Dalle Lettere – Al Professor Antonio Banfi – Milano, 25 settembre 1935

Gentilissimo Professore,
devo chiederLe infinitamente perdono se soltanto ora mi faccio viva per darLe notizia della mia tesi. La verità è che, strada facendo, sono intervenuti tali e tanti mutamenti nel piano primitivo del mio lavoro, che non so come parlarne per iscritto. D’altra parte, mi sembra ora di essermi messa su una via che mi persuade di più, di aver raggiunto un angolo di visuale veramente mio e di star facendo (incredibile a dirsi) un lavoro non fatto prima da altri.
Prima che cominciassi a scrivere, Ella mi aveva avvertita di un rischio: quello di cadere nell’analitico e nel diffuso, esaminando le opere giovanili di Flaubert. Devo confessarLe che in parte sono proprio caduta in questa tendenza, che però non vorrei chiamare errore, dato che ho cercato di non accumulare una congerie di particolari eterogenei, ma di tenere sempre presenti le due direzioni fondamentali della personalità flaubertiana, la fantastico-romantica e la critico-realistica, dal cui attrito scaturisce il valore essenziale di un’estetica che è anche la soluzione di una vita. Poiché il nodo della storia spirituale di Flaubert consiste in un superamento interiore, mi è sembrato che fosse di grande interesse seguire passo per passo, fin da principio e in modo organico, lo svolgersi di questi aspetti, avendo sempre in vista, come effetto finale, il maturarsi del problema artistico.
Il quale, nella prima Education, è già nitidamente posto: ma la soluzione è ancora tutta schematica, astratta; le manca il contenuto umano, quella tensione intima in virtù della quale l’opera flaubertiana si salva dal pericolo del tecnicismo, resta librata in un’atmosfera di equilibrio estremo, a cui concorrono non solo tutte le forze di una personalità ma, simbolicamente riassunte in questa, anche le forze di tutta una cultura. Questo contenuto non potrà farsi strada, mettersi a circolare col sangue stesso dello scrittore che durante gli anni della “grande prova”, gli anni di pena della Bovary. Allora le cose, le cose alle quali egli al principio della sua fatica si rivolge perché gli creino, gli animino quei fantocci buttatigli per caso davanti da una parola degli amici, le cose penetrano lentamente in lui, gli costruiscono all’interno dell’anima, l’anima della Bovary, ed egli diventa “la donna e l’amante, i cavalli ed il muschio del bosco”.

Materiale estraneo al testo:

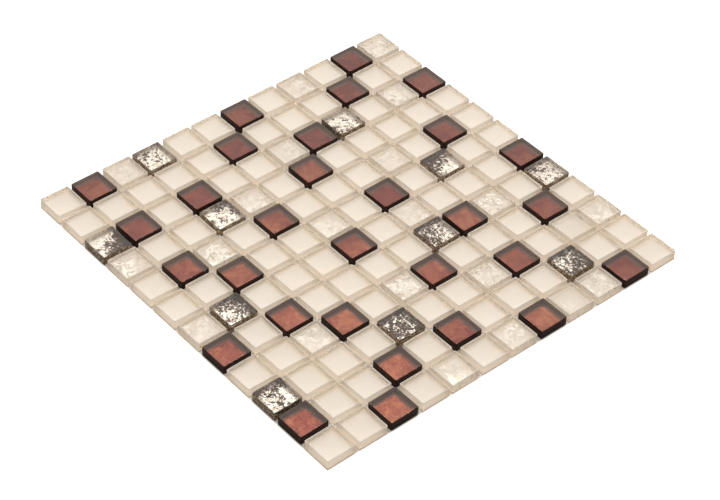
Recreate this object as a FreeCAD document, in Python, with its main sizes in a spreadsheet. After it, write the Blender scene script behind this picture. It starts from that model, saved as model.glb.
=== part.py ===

Mi pare che alla fine di una simile analisi, condotta coi raffronti continui della Correspondance, il quadro della estetica flaubertiana sia sufficientemente delineato e che non occorra aggiungere un’esposizione teorica della stessa. Il Flaubert delle opere successive può considerarsi, su per giù, sistemato. Le basi del suo realismo storico erano già gettate al tempo del viaggio in Oriente (“l’âme humaine n’est point partout la même”), e anche di questo aspetto ho già potuto parlare. Mi parrebbe quindi che l’aver studiato la risoluzione del problema anziché il problema risolto non costituisca un’amputazione del lavoro, anche fermando le ricerche all’anno 1857.
Però lo studio resta condotto con andamento prevalentemente storico e per questo non so se si confaccia alle esigenze di una tesi. Io aspetto di sentire da Lei, Professore, al Suo ritorno a Milano, un giudizio sul lavoro compiuto.
Se Lei giudicherà di poterlo accettare e mi consiglierà di presentarlo in questa sessione, io Le domanderò il permesso di poterlo irregolarmente presentare entro il 10 di ottobre: se invece ci sarà da rifare, rifarò e rinvierò.
Mi perdoni, La prego, il lungo silenzio e la libertà di ora. Mi perdoni anche di non averLe mai saputo dire grazie per tutta la bontà che Lei ha avuto per me, per il bene di cui un giorno Le parlerò, che mi è venuto da Lei in questi anni. Creda alla mia devozione fedele.